Donald Trump hat sich in den Wahlkampf eingemischt wie nur wenige Präsidenten. Und er hat das auf genau jene Art gemacht, die schon 2016 von alten Polithasen belächelt worden war, Trump aber schließlich zum Erfolg geführt hatte: Großveranstaltungen in zig Bundesstaaten in den Wochen vor der Wahl.

Grafik: Infotext Berlin

Auch Expräsdent Barack Obama und sein früherer Vize Joe Biden sind auf Wahlkampftour gegangen: Aber während sie auf demokratischen Veranstaltungen vor einem Publikum zwischen 500 und 2.000 Personen sprechen, füllt Trump die ganz großen Multi-Arenen mit 18.000 begeisterten Fans und könnte oft ein Vielfaches an Tickets verkaufen.

Grafik: Infotext Berlin

Den Energieschub, den diese Veranstaltungen seinen Anhängern verschaffen, haben die Wahlforscher bis heute nicht präzise in ihre Analysen der Wahlkampfdynamik einspeisen können.

Die oft beschriebene Verrohung der Sprache einerseits und Polarisierung des Landes andererseits spiegelt sich auch im Wahlkampf wider.
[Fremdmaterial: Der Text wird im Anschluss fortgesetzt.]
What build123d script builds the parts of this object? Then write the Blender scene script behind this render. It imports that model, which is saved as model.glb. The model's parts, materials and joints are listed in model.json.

Während Trump keine Gelegenheit auslässt, immer und immer wieder vor lateinamerikanischen und eigentlich überhaupt allen Einwanderern zu warnen und Soldaten an die Grenze schicken, das Asylrecht abschaffen, „die Mauer bauen“ will und weiterhin die Medien als „Fake News“ und „Volksfeinde“ denunziert, haben sich auf demokratischer Seite in den Vorwahlen mehr linke Kandidat_innen durchgesetzt als je zuvor. Und: Mehr Frauen denn je bemühen sich um den Einzug in den Kongress.

Dieser Text stammt aus der taz am wochenende. Immer ab Samstag am Kiosk, im eKiosk oder gleich im praktischen Wochenendabo. Und bei Facebook und Twitter.

Die Demokraten hoffen darauf, Frauen, Linke, Liberale, Schwarze, Latinos und alle anderen Minderheiten gegen Trumps Republikaner an die Wahlurnen zu bringen.

Gelingt das, gewinnen sie die Wahl – aber sicher ist das nicht. Hoffnung gibt ihnen, dass sich – unüblich außerhalb von Präsidentschaftswahlen – sehr viele junge Leute erstmals haben registrieren lassen.